The frequency of significant sleep disturbance among Lebanese University medical students and residents was found to be high. Academic year, night shifts, stress, fatigue, and hypnotic use were considered as factors associated with sleep disturbance. Medical trainees rated their sleep quality good when asked subjectively, which differed from what was reported based on the Pittsburgh Sleep Quality Index. These findings highlight the need to teach medical students about proper sleep hygiene and the harmful effects of insufficient sleep quantity. Therefore, educational programs are necessary to inform students about sleep hygiene and increase their awareness of it. Quality sleep is important for medical students during their clinical years, as it can affect their motivation and attentiveness when caring for patients. Furthermore, similar research as well studies exploring the specific triggers of poor sleep quality are needed in all medical universities.

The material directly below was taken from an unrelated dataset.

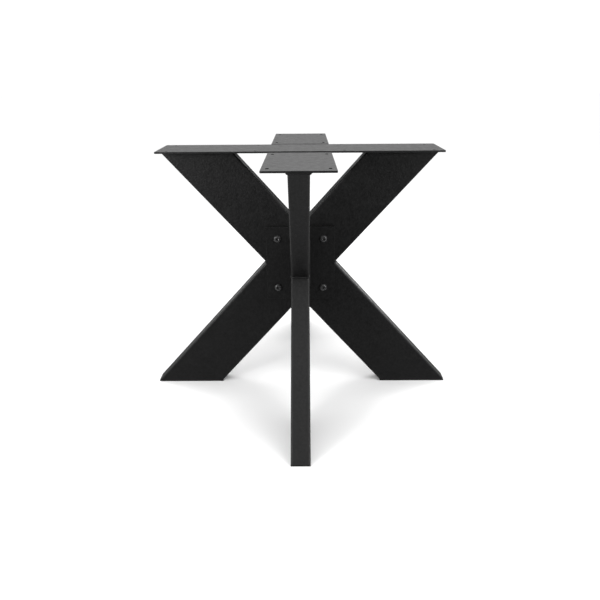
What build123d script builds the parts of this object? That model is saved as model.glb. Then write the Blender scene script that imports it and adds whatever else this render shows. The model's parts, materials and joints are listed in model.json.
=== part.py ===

Published Online: September 12, 2023. https://doi.org/10.4088/PCC.23m03492
© 2023 Physicians Postgraduate Press, Inc.
Prim Care Companion CNS Disord. 2023;25(5):23m03492
Submitted: January 21, 2023; accepted March 31, 2023.
To Cite: Chahine S, Kassem J, Wanna S, et al. Assessment of sleep among Lebanese university medical trainees during clinical years and association with shifts, psychological stress, and fatigue. Prim Care Companion CNS Disord. 2023;25(5):23m03492.
Author Affiliations: Faculty of Medical Sciences, Lebanese University, Beirut, Lebanon (Chahine, Kassem, Wanna, Almawy, Salameh); Faculty of Human Sciences, Lebanese University, Tripoli, Lebanon (Matar); Faculty of Public Health, Lebanese University, Tripoli, Lebanon (Matar); Lille University, School of Medicine, France (Matar); School of Medicine, Lebanese American University, Beirut, Lebanon (Salameh); Institut National de Santé Publique, Epidémiologie Clinique et Toxicology (INSPECT-LB), Beirut, Lebanon (Salameh); University of Nicosia Medical School, Nicosia, Cyprus (Salameh).
Corresponding Author: Sana Chahine, MD, Lebanese University-Faculty of Medical Sciences, Lebanon Koura Kafaraaka, Koura, 0000, Lebanon (Sana_chahine26@hotmail.com).
Relevant Financial Relationships: None.
- A high prevalence of significant sleep disturbance was found among Lebanese University medical students and residents during their clinical years.
- Academic year, night shifts, stress, fatigue, and hypnotic use were associated with sleep disturbance.
- This study provides valuable information for medical schools and policymakers to create programs and policies that support the mental health and well-being of medical students, as well as potentially improve their academic performance and overall quality of life.